▸ Given problem:
Reproduce the listing below verbatim.

▸ Material to process:

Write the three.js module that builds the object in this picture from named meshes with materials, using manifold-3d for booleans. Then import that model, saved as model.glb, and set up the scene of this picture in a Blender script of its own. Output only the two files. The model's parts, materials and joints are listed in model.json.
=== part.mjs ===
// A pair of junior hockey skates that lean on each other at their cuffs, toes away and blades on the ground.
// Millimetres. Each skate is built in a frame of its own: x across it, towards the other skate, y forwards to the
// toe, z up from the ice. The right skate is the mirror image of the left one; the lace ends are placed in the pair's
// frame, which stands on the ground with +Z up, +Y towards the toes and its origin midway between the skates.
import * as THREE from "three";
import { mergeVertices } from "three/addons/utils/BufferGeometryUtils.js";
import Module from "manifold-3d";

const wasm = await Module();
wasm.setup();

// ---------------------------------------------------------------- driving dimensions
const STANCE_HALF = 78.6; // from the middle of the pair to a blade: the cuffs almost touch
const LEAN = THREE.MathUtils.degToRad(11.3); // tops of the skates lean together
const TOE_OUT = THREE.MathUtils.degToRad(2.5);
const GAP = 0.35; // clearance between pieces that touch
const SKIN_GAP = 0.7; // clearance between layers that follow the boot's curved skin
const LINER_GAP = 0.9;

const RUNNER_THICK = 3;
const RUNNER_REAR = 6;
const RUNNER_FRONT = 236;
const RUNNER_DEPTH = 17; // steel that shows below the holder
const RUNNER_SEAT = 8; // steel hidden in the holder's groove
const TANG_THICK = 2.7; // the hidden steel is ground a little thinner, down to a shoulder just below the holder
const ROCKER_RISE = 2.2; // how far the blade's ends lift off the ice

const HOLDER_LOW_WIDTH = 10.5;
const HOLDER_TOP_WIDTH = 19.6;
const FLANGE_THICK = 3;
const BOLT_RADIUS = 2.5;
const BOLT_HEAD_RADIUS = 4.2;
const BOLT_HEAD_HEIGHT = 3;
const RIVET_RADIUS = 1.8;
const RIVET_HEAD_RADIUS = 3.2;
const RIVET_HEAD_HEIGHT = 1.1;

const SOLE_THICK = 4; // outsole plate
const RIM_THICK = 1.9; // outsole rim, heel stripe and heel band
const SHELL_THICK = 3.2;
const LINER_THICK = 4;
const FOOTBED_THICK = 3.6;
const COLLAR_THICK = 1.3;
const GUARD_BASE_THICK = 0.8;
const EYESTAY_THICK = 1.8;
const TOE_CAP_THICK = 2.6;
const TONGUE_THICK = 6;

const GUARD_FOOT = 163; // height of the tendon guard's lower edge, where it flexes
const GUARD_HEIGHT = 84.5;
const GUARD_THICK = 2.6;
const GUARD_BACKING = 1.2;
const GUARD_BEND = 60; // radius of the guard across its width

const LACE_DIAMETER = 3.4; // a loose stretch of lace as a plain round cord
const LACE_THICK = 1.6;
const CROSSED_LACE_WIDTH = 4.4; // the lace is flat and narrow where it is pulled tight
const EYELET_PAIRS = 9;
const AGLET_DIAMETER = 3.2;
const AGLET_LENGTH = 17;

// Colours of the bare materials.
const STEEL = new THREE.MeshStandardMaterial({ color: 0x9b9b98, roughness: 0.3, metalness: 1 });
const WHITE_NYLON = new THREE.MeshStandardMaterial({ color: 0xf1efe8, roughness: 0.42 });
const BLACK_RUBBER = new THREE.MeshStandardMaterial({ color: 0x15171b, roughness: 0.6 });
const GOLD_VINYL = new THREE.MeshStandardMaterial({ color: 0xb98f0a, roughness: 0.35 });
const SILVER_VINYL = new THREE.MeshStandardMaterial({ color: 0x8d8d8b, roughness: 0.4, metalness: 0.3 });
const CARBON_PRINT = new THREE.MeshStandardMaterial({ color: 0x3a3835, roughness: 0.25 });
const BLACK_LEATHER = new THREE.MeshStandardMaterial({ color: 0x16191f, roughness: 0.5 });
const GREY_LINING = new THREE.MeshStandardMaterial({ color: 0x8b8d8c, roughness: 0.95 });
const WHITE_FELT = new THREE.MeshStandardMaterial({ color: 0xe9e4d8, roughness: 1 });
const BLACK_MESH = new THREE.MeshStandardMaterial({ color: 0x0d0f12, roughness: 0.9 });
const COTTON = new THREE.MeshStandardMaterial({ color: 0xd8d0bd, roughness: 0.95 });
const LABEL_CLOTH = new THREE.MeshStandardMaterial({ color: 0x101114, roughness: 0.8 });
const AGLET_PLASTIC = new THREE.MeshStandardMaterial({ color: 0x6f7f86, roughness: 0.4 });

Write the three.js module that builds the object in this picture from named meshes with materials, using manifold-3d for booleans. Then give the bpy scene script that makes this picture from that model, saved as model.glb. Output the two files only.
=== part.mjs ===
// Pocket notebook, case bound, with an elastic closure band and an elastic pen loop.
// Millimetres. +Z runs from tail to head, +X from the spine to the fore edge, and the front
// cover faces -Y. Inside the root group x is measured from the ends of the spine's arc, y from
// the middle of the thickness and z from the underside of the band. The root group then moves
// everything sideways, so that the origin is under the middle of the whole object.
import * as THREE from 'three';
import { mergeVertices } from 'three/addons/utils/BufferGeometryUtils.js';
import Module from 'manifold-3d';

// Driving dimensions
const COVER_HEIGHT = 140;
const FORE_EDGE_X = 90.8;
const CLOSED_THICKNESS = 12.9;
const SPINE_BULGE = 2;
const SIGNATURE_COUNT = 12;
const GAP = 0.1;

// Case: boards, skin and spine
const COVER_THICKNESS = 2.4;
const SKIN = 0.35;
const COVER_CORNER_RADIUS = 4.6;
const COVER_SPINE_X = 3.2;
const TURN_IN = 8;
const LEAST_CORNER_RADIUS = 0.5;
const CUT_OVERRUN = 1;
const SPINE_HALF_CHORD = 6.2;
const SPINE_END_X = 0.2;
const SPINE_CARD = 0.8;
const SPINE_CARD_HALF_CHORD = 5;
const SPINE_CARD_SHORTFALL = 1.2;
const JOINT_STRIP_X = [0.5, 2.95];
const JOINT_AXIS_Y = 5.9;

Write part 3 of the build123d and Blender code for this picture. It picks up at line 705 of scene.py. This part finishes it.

▸ Final result:
Write the three.js module that builds the object in this picture from named meshes with materials, using manifold-3d for booleans. Then import that model, saved as model.glb, and set up the scene of this picture in a Blender script of its own. Output only the two files. The model's parts, materials and joints are listed in model.json.
=== part.mjs ===
// A pair of junior hockey skates that lean on each other at their cuffs, toes away and blades on the ground.
// Millimetres. Each skate is built in a frame of its own: x across it, towards the other skate, y forwards to the
// toe, z up from the ice. The right skate is the mirror image of the left one; the lace ends are placed in the pair's
// frame, which stands on the ground with +Z up, +Y towards the toes and its origin midway between the skates.
import * as THREE from "three";
import { mergeVertices } from "three/addons/utils/BufferGeometryUtils.js";
import Module from "manifold-3d";

const wasm = await Module();
wasm.setup();

// ---------------------------------------------------------------- driving dimensions
const STANCE_HALF = 78.6; // from the middle of the pair to a blade: the cuffs almost touch
const LEAN = THREE.MathUtils.degToRad(11.3); // tops of the skates lean together
const TOE_OUT = THREE.MathUtils.degToRad(2.5);
const GAP = 0.35; // clearance between pieces that touch
const SKIN_GAP = 0.7; // clearance between layers that follow the boot's curved skin
const LINER_GAP = 0.9;

const RUNNER_THICK = 3;
const RUNNER_REAR = 6;
const RUNNER_FRONT = 236;
const RUNNER_DEPTH = 17; // steel that shows below the holder
const RUNNER_SEAT = 8; // steel hidden in the holder's groove
const TANG_THICK = 2.7; // the hidden steel is ground a little thinner, down to a shoulder just below the holder
const ROCKER_RISE = 2.2; // how far the blade's ends lift off the ice

const HOLDER_LOW_WIDTH = 10.5;
const HOLDER_TOP_WIDTH = 19.6;
const FLANGE_THICK = 3;
const BOLT_RADIUS = 2.5;
const BOLT_HEAD_RADIUS = 4.2;
const BOLT_HEAD_HEIGHT = 3;
const RIVET_RADIUS = 1.8;
const RIVET_HEAD_RADIUS = 3.2;
const RIVET_HEAD_HEIGHT = 1.1;

const SOLE_THICK = 4; // outsole plate
const RIM_THICK = 1.9; // outsole rim, heel stripe and heel band
const SHELL_THICK = 3.2;
const LINER_THICK = 4;
const FOOTBED_THICK = 3.6;
const COLLAR_THICK = 1.3;
const GUARD_BASE_THICK = 0.8;
const EYESTAY_THICK = 1.8;
const TOE_CAP_THICK = 2.6;
const TONGUE_THICK = 6;

const GUARD_FOOT = 163; // height of the tendon guard's lower edge, where it flexes
const GUARD_HEIGHT = 84.5;
const GUARD_THICK = 2.6;
const GUARD_BACKING = 1.2;
const GUARD_BEND = 60; // radius of the guard across its width

const LACE_DIAMETER = 3.4; // a loose stretch of lace as a plain round cord
const LACE_THICK = 1.6;
const CROSSED_LACE_WIDTH = 4.4; // the lace is flat and narrow where it is pulled tight
const EYELET_PAIRS = 9;
const AGLET_DIAMETER = 3.2;
const AGLET_LENGTH = 17;

// Colours of the bare materials.
const STEEL = new THREE.MeshStandardMaterial({ color: 0x9b9b98, roughness: 0.3, metalness: 1 });
const WHITE_NYLON = new THREE.MeshStandardMaterial({ color: 0xf1efe8, roughness: 0.42 });
const BLACK_RUBBER = new THREE.MeshStandardMaterial({ color: 0x15171b, roughness: 0.6 });
const GOLD_VINYL = new THREE.MeshStandardMaterial({ color: 0xb98f0a, roughness: 0.35 });
const SILVER_VINYL = new THREE.MeshStandardMaterial({ color: 0x8d8d8b, roughness: 0.4, metalness: 0.3 });
const CARBON_PRINT = new THREE.MeshStandardMaterial({ color: 0x3a3835, roughness: 0.25 });
const BLACK_LEATHER = new THREE.MeshStandardMaterial({ color: 0x16191f, roughness: 0.5 });
const GREY_LINING = new THREE.MeshStandardMaterial({ color: 0x8b8d8c, roughness: 0.95 });
const WHITE_FELT = new THREE.MeshStandardMaterial({ color: 0xe9e4d8, roughness: 1 });
const BLACK_MESH = new THREE.MeshStandardMaterial({ color: 0x0d0f12, roughness: 0.9 });
const COTTON = new THREE.MeshStandardMaterial({ color: 0xd8d0bd, roughness: 0.95 });
const LABEL_CLOTH = new THREE.MeshStandardMaterial({ color: 0x101114, roughness: 0.8 });
const AGLET_PLASTIC = new THREE.MeshStandardMaterial({ color: 0x6f7f86, roughness: 0.4 });

Write the three.js module that builds the object in this picture from named meshes with materials, using manifold-3d for booleans. Then give the bpy scene script that makes this picture from that model, saved as model.glb. Output the two files only.
=== part.mjs ===
// Pocket notebook, case bound, with an elastic closure band and an elastic pen loop.
// Millimetres. +Z runs from tail to head, +X from the spine to the fore edge, and the front
// cover faces -Y. Inside the root group x is measured from the ends of the spine's arc, y from
// the middle of the thickness and z from the underside of the band. The root group then moves
// everything sideways, so that the origin is under the middle of the whole object.
import * as THREE from 'three';
import { mergeVertices } from 'three/addons/utils/BufferGeometryUtils.js';
import Module from 'manifold-3d';

// Driving dimensions
const COVER_HEIGHT = 140;
const FORE_EDGE_X = 90.8;
const CLOSED_THICKNESS = 12.9;
const SPINE_BULGE = 2;
const SIGNATURE_COUNT = 12;
const GAP = 0.1;

// Case: boards, skin and spine
const COVER_THICKNESS = 2.4;
const SKIN = 0.35;
const COVER_CORNER_RADIUS = 4.6;
const COVER_SPINE_X = 3.2;
const TURN_IN = 8;
const LEAST_CORNER_RADIUS = 0.5;
const CUT_OVERRUN = 1;
const SPINE_HALF_CHORD = 6.2;
const SPINE_END_X = 0.2;
const SPINE_CARD = 0.8;
const SPINE_CARD_HALF_CHORD = 5;
const SPINE_CARD_SHORTFALL = 1.2;
const JOINT_STRIP_X = [0.5, 2.95];
const JOINT_AXIS_Y = 5.9;

Write part 3 of the build123d and Blender code for this picture. It picks up at line 705 of scene.py. This part finishes it.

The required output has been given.